Live blog: Gilmore Girls, A Year in the Life


I get that we’ve faded from black under Lorelai’s voice over of the iconic “I smell snow”, but I am extremely upset that we fade into a scene where there is already snow covering the town. I want to see Lorelai breathe in and claim she smells snow right before the snowfall starts!

Oh wait, there we go! A little late cause there’s already snow on the ground but okay, I can deal, it’s included.


Who the fuck is Paul?

When we jumped into this, I said to Pete that I’d be so mad if Lorelai and Emily still hate each other. That in a further ten years behind the scenes they hadn’t mended their relationship, well what do you know, they haven’t.
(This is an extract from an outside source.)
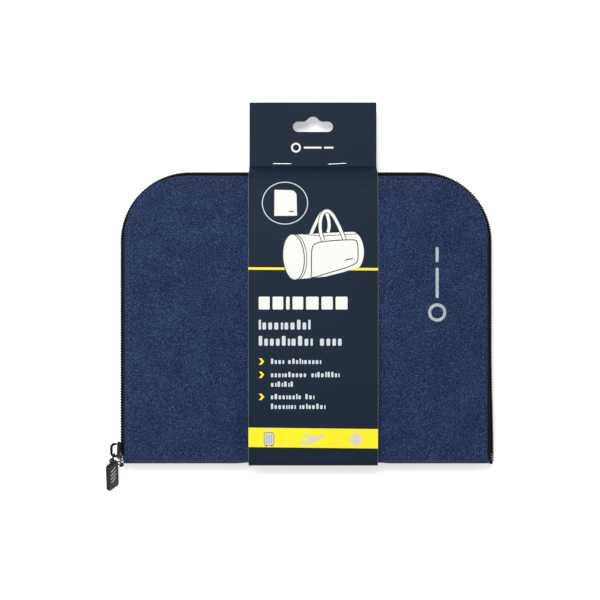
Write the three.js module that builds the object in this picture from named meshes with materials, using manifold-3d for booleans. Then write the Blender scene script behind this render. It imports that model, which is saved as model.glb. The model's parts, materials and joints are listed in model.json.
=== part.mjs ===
// A foldable carry-on bag, packed into its own flat zip pouch, with the stapled hang card around it.
//
// Units are millimetres. +X runs across the pouch, +Y towards the hang header and +Z up through
// the thickness. The pouch lies on its back, and the origin is under the pouch's centre, on the
// surface that it lies on. The spine, where the cover folds open, is the edge at -Y.

import * as THREE from 'three';
import { mergeVertices } from 'three/addons/utils/BufferGeometryUtils.js';
import Module from 'manifold-3d';

const wasm = await Module();
wasm.setup();

// ---------------------------------------------------------------- driving dimensions

const gap = 0.3; // clearance between pieces that lie on each other
const skim = 0.1; // clearance under a printed film and under the card's fold
const past = 1; // how far a cutting tool reaches past what it cuts
const bite = 0.2; // how far solids that are joined reach into each other
const cornerSteps = 5; // half the number of facets round a corner of the pouch
const degrees = Math.PI / 180;

const card = {
  width: 85.4, // along X
  thickness: 0.5,
  offset: 4.6, // of its middle from the pouch's middle, along X
  header: 43, // from the crease to the header's free edge
  crease: 3.6, // from the pouch's top edge to the crease
  shoulder: 1, // how far the slope stays out from the panel's edge
  foldRelief: 0.1, // left open on each side of a folded edge
};

const hangSlot = {
  width: 27,
  height: 7,
  corner: 3.4,
  bump: 10.2, // width of the notch over the slot's middle
  rise: 3.2,
  bumpCorner: 2.5,
  fromEdge: 19.8, // from the header's free edge to the slot's lower side
};

const staple = { crown: 13, wire: 0.5, breadth: 0.7, clinch: 4, apart: 37, aside: -2.1, fromCrease: 1.7 };

const pouch = {
  width: 250, // over the zip's coil
  height: 196, // from the spine to the top of the coil
  side: 26, // between the outer faces of the two panels, at their edges
  corner: 47, // radius of the coil at the two top corners
  rim: 3, // from the coil's outer face in to the edge of the panels
  panelCorner: 39, // radius of the panels at the same corners
  crown: 3, // how far the full pouch lifts the middle of its cover
  leastCorner: 2, // radius of a crown line that has run out of corner
};

// Distances in from a panel's edge where the crowned cover has a facet line.
const crownLines = [8, 18, 28, 48, 68];

const layer = { skin: 0.9, padding: 1.6, lining: 0.5, tape: 0.6, binding: 0.5 };

const seam = {
  tape: 6, // width of zip tape sewn under a panel
  paddingInset: 6.5, // from the panel's edge in to the padding
  liningInset: 0.5,
  bindingInset: 0.6,
  spineInset: 0.3, // from the panel's side edge in to the spine's end
  paddingFoot: 3, // from the spine up to the padding
  liningFoot: 3.5,
  tapeFoot: 2,
};

const coil = { depth: 2.1, height: 2.9, chamfer: 0.7, parting: 0.15, foot: -0.2, stopGap: 0.3 };

const stop = { length: 1.5, bottomLength: 2.3 };

const slider = {
  length: 11,
  middle: 9, // from the spine up to the slider's middle, with the zip closed
  plate: 1.3,
  innerPlate: 1.1,
  flange: 1,
  flare: 0.8, // how much wider each side is at the end where the coils part
  nose: 0.6, // share of a plate's half width that is left at its two ends
  neck: 1, // half of its thickness
  neckLength: 3,
};

const bridge = {
  bar: 1.1, // across the bar, in the plane of the hook
  depth: 1.4, // across the bar, along Z
  bend: 2.4, // radius of the bar's centre line
  reach: 6, // from the coil's outer face out to the centre line
  low: -4.2, // centre line of the arm that grows from the plate
  high: 3.9, // centre line of the free arm
  mouth: 0.6, // between the free tip and the plate
};

const link = { wire: 0.8, halfWidth: 1.5, above: 1.35, reach: 3.6, turn: 20 * degrees };

const tab = {
  length: 20,
  width: 10.3,
  thickness: 2,
  corner: 1.6,
  start: 1.6, // from the eye's axis to the blade
  neck: 3,
  eye: 1.75,
  hole: 1,
  eyeHeight: 1.6,
  eyeFacets: 16,
  droop: 24.2 * degrees,
  twist: 60.4 * degrees,
  yaw: -3.14 * degrees,
};

const mark = {
  x: 86,
  base: -2.4, // lowest point of the ring
  ring: 12,
  stroke: 2,
  long: 20,
  short: 10,
  spacing: 3.5,
  film: 0.15,
  flat: 0.1, // left between the two rounded corners of a bar's end
};

const bag = {
  inset: 10.5, // of the folded bag from the coil's outer face
  foot: 5, // from the spine up to the folded bag
  corner: 34,
  lower: 4, // thickness of each layer, from the bottom up
  ends: 2,
  middle: 3.5,
  upper: 2.7,
  endsInset: 3, // how much smaller than the lowest layer each other layer is, all round
  middleInset: 1,
  upperInset: 2,
  endsApart: 4, // between the two folded ends
};

const anchor = { width: 12, thickness: 0.8, short: 30, y: 10, corner: 2 }; // y up from the bag's foot
const sleeve = { width: 150, length: 120, thickness: 0.8, y: -10, corner: 3 };

const webbing = { width: 25, thickness: 1.6, length: 196, apart: 28, middle: 16, corner: 1 };
const wrap = { length: 58, overhang: 1.5, thickness: 0.7, corner: 4 };
const bagZip = { width: 30, length: 200, thickness: 1.1, y: -45, corner: 1 };
const bagSlider = { length: 9, width: 7, height: 1.1, x: 72, corner: 2 };
const label = { width: 30, height: 18, thickness: 0.3, x: 78, y: 62, corner: 1 };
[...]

Okay, that’s fine. I suppose anyone would have a falling out if the only thing you have to say about your father at his funeral in front of his wife are bad things. Oh dear.

Why does Luke have wifi and allowing that guy to be on his computer? Luke is giving different wifi passwords to everyone. Try: lukesDiner. Capital D, little L. This is hilarious. Luke does not have wifi.

God, all the characters are still exactly the same. I recently read an article on Gilmore Girls and how iconic the show is and how awesome it is to watch, but that the two main characters are complete eggheads. Rory being an actual awful person, but still held in the spotlight by all her peers, and Lorelai being a selfish woman who always gets her way and doesn’t think of anyone else’s wants. Pete is convincing me otherwise of that last one, she did have a pretty shitty upbringing where she wasn’t allowed to make mistakes (as burst out by her at the funeral) but is actually pretty caring for the community and her people. Meeeehhh, I suppose I’m half convinced.

Okay, so who the fuck is Paul?

Zack. Holy god Zack. Zack is the reason we do not cast adults to play children.

Aaaaand there we have it folks, Rory is still a complete shit head. She may no longer be the “other woman” as so ripped into her by Lorelai, but she now has an “other man”. Yes, it’s established that she doesn’t seem to actually care about Paul but how do you keep forgetting to break up with someone – as soon as he calls/texts/you see him you remember and then that should be it. You don’t get to TWO YEARS like that. I get it’s the running joke but it’s not funny, just illogical. And lame. But good job show to remind everyone that she’s still a shithead and a terrible person all together and still has no idea what she’s doing with her life.

Lorelai! Emily took your advice for once! Wait, no! Do not fall for that trick! No! Aaaaaand, joint therapy.